European Long Range freight hits multi-year high on tight supply


Freight rates for Long Range 2 tankers (80,000-159,999 dwt) on the key naphtha route from the Mediterranean to Japan surged Thursday with supply of tonnage tight on delays and attractive freight rates on the dirty market, while LR1 rates are also at multi-year highs for voyages to Asia.

The Mediterranean-Japan route for 80,000 mt cargoes was assessed at $2.5 million lump sum Thursday, up $200,000 from Wednesday, the highest level since S&P Global Platts started assessing the route in February 2016. The Front Vega was heard on subjects to Repsol for a 90,000 mt cargo loading in Cartagena on December 10 for a voyage to Japan at $2.5 million lump sum.

“The LR2 market has picked up after a year, or even a couple of years, of low rates, but it’s not like $2.5 million out of the Mediterranean is the highest ever — a few years back you could see 3 or even 4 million done on UK Continent-East, so rates have historically been much higher than this,” one shipowner said.

Shipping sources said the trend for older LR2 tonnage exiting into the buoyant Aframax sector has continued throughout the autumn, which has reduced clean supply.

LR1 freight rates are also at year highs as activity in the US Gulf Coast has attracted LR1 tonnage, resulting in a tighter European market. The Med-Japan route for 55,000 mt cargoes was assessed at $2.1 million Thursday, the highest assessed since January 22, 2016.

Beside LR tankers, rates for all European clean tankers are at or near year highs amid delays in the Black Sea, which have effectively slowed activity within the region.

In the Black Sea, where many LR2s load naphtha for voyages East, delays are increasing as the days shorten, and new regulations requiring vessels over 200 meters in length to have a tug boat escort through the Turkish Straits has caused increasing delays, currently at about 10 days both for Northbound and Southbound passage. This has pushed up freight rates further as an increasing number of vessels become stuck in the queue to transit the straits.

There also delays in Asia, the shipowner said.

“I’d say the rates now are driven mainly by tightness of supply,” the shipowner said. There have been delays in the East too with ships staying longer in ports with uncertain positions.. also, demand is still growing and we’re in a situation where tonnage is becoming more balanced.”

Demand for naphtha in Asia has remained resilient despite soaring freight rates and what sources in Asia say is an oversupplied market.

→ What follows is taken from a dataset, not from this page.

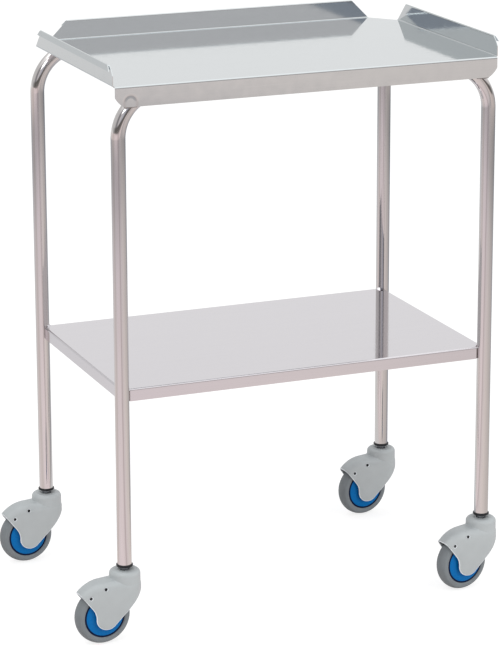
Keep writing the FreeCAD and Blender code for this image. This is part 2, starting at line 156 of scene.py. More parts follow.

According to European naphtha suppliers, in recent weeks there has been a push program to the East — reflected in a staggeringly high East/West paper spread — enacted to help clear a buildup of length at Europe’s prompt.

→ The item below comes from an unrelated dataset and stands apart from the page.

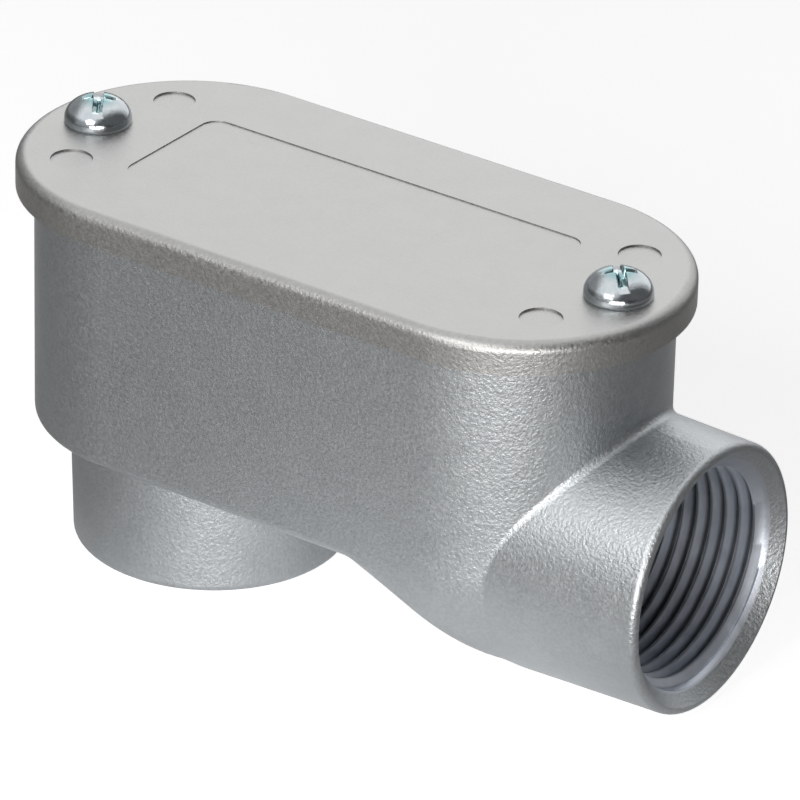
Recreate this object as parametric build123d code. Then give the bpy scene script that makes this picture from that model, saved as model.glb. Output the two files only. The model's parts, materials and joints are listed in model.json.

The flow of naphtha eastward from Europe is not unchallenged, however, as both high freight rates and competitive offers from Middle East producers of naphtha and Asian condensate suppliers have posed obstacles to continued physical arbitrage from West of Suez to the East.

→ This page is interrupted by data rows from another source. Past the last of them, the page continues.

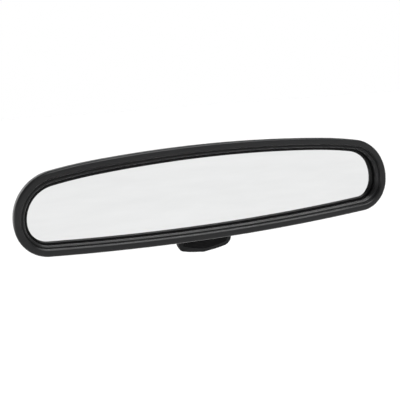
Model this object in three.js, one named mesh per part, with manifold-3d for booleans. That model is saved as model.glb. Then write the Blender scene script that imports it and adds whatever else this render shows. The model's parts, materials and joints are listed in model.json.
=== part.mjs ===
// Interior rearview mirror with a spring-hook foot, a ball joint and a day/night lever.
// Millimetres. +Y runs along the hook bolt into the car, the glass faces -Y, +Z is up.
// The origin is the centre of the foot's ring seat.
import * as THREE from 'three';
import { mergeVertices } from 'three/addons/utils/BufferGeometryUtils.js';
import Module from 'manifold-3d';

const wasm = await Module();
wasm.setup();

// ---------------------------------------------------------------- driving sizes

// foot
const FLANGE_R = 22;
const FLANGE_T = 3;
const DOME_R = 16.2;
const DOME_H = 6;
const WAIST_R = 7.6;
const BOSS_R = 9.75;
const BOSS_TOP_Y = 12.6;
const SPRING_SEAT_R = 5.3;
const TOOTH_COUNT = 10;
const BOLT_R = 2.6;
const BOLT_HEAD_R = 5.25;
const BOLT_HEAD_Y = 27.1;
const WASHER_R = 8.5;
const WASHER_Y = 25;
const WASHER_T = 1.8;
const COIL_R = 4.3;
const WIRE_R = 0.65;
const COIL_TURNS = 4.25;
const NECK_R = 4;
const SPIGOT_R = 2.6;

// ball joint
const BALL_Y = -23;
const BALL_R = 6;
const LINER_IN_R = 6.3;
const LINER_OUT_R = 7.4;
const SOCKET_R = 7.7;
const CUP_R = 9.9;
const MOUTH_ANGLE = rad(66);
const PLATE_R = 13.6;
const SCREW_CIRCLE_R = 11.5;

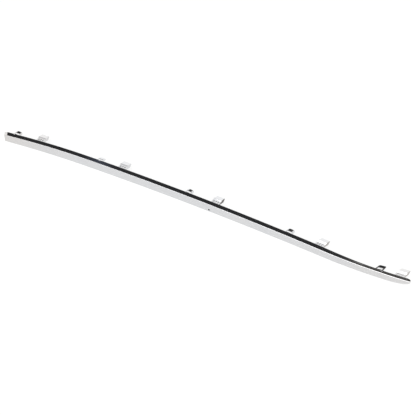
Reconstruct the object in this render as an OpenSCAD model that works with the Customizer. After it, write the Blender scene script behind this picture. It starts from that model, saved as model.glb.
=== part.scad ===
// Bumper trim strip: one chromed plastic moulding, about a metre long.
// The front face stands upright along -Y, the ledge closes the top and a short return closes the
// bottom. The tabs point backwards from the ledge, along +Y. The left end is blunt, the right end
// runs out in a nose. Every place along the strip is measured in X from the left end.

/* [Strip] */
// Length, end to end in a straight line
strip_len = 1000; // [900:5:1150]
// Height of the face where it is tallest
face_h = 22.1; // [19:0.5:30]
// Where the face is tallest, from the left end
crown_at = 220; // [120:5:360]
// How much lower the face is at the left end
left_drop = 3.2; // [0:0.2:5]
// How much lower the face is where the nose starts
right_drop = 5.6; // [0:0.2:8]
// Thickness of the face, the ledge and the return
wall = 2.5; // [1.8:0.1:3]
// Depth of the return along the bottom, over the wall included
return_d = 7.5; // [6:0.5:9]
// How much further the top dips over the last stretch before the tip
tip_dip = 1.4; // [0:0.1:2]
// Length of that stretch
tip_dip_len = 80; // [50:5:120]

/* [Ledge] */
// Depth of the ledge at the left end
ledge_left_d = 11.8; // [10:0.1:16]
// Depth of the ledge where it starts to narrow
ledge_mid_d = 11.2; // [9:0.1:14]
// Depth of the ledge near the nose
ledge_nose_d = 8.2; // [6:0.1:9.4]
// Where the ledge starts to narrow
narrow_from = 780; // [650:5:850]
// Where the ledge has narrowed
narrow_to = 925; // [865:5:940]

/* [Plan curve] */
// Radius of the tight bend at the left end
left_bend_r = 2450; // [1500:50:4500]
// Length of that bend
left_bend_len = 220; // [80:5:300]
// Radius of the long, nearly straight middle
middle_bend_r = 7900; // [5000:100:14000]
// Radius of the bend that sweeps the right end back
right_bend_r = 1100; // [700:20:2200]
// Length of that bend
right_bend_len = 190; // [80:5:300]

/* [Edges and ends] */
// Rounding between the face and the ledge
edge_r = 0.6; // [0.4:0.1:1.4]
// Rounding between the face and the return
lower_edge_r = 1; // [0.5:0.1:1.6]
// Rounding of the left end, top and bottom
end_r = 1.6; // [1:0.1:3]
// Length over which the ledge ramps down to the left end
end_ramp_len = 8; // [4:0.5:12]
// How far that ramp falls
end_ramp_fall = 1.5; // [0:0.1:2.5]
// Slant of the left end: how far it runs out per length of depth
end_slant = 0.5; // [0:0.05:0.6]
// Length over which the nose rises from the floor
nose_len = 46; // [36:1:50]
// Height of the face at the tip of the nose
tip_h = 2.2; // [1.8:0.1:4]
// Depth of the ledge at the tip of the nose
tip_d = 3; // [2.6:0.1:4.5]
// Length over which the ledge rounds in to that depth
tip_round_len = 9; // [5:0.5:14]
// Solid length at the right end, ahead of which the hollow back starts
solid_nose_len = 54; // [50:1:70]

/* [Snap tabs] */
// Centre of the first snap tab
snap_1_x = 90; // [75:1:120]
// Centre of the second snap tab
snap_2_x = 308; // [280:1:330]
// Centre of the third snap tab
snap_3_x = 546; // [500:1:580]
// Centre of the fourth snap tab
snap_4_x = 796; // [750:1:810]
// Distance of the last snap tab from the tip
last_snap_from_tip = 25; // [20:1:34]
// Width of a snap tab at its foot
snap_w = 20.5; // [18:0.5:26]
// Width of a snap tab at its tip
snap_tip_w = 17.5; // [15:0.5:18]
// How far a snap tab stands out behind the ledge
snap_len = 22.5; // [20:0.5:28]
// Thickness of the tabs
tab_t = 2; // [1.2:0.1:2.2]
// Length of the low foot of a snap tab
snap_foot_len = 7.5; // [6.5:0.5:9]
// How far the foot rises from the ledge towards the head
snap_foot_rise = 2; // [1:0.1:2.4]
// How far the snap tab's head steps up from its foot
snap_step = 2.2; // [1:0.1:2.6]
// How far the head falls towards its tip
snap_fall = 3; // [2:0.1:4]
// How far the barbed cheeks reach below the foot
barb_h = 5; // [2:0.5:7]
// Length of the barbs' steep catch at the tip
barb_catch = 4.5; // [3:0.5:6]
// Length of the barbs' flat lower edge
barb_flat = 3; // [1:0.5:4]
// Thickness of a cheek
cheek_t = 2.2; // [1.4:0.1:3]
// Width of each pocket in the foot
pocket_w = 2.8; // [1.5:0.1:3.4]
// Length of each pocket in the foot
pocket_len = 4; // [3:0.5:4.5]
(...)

The spurt in freight rates for LR tankers has extended across all key loading regions such as Europe, the US Gulf the Middle East, and has lifted the delivered cost for naphtha buyers.

With several LR ships being taken to move cargoes of gasoil and jet fuel to Europe, supply has gradually dried up in the Middle East, sources said.

At the same time, the return of many ships from North Asia to the Middle East has been delayed as cargoes have been moving on backhaul routes within East Asia and the Pacific region.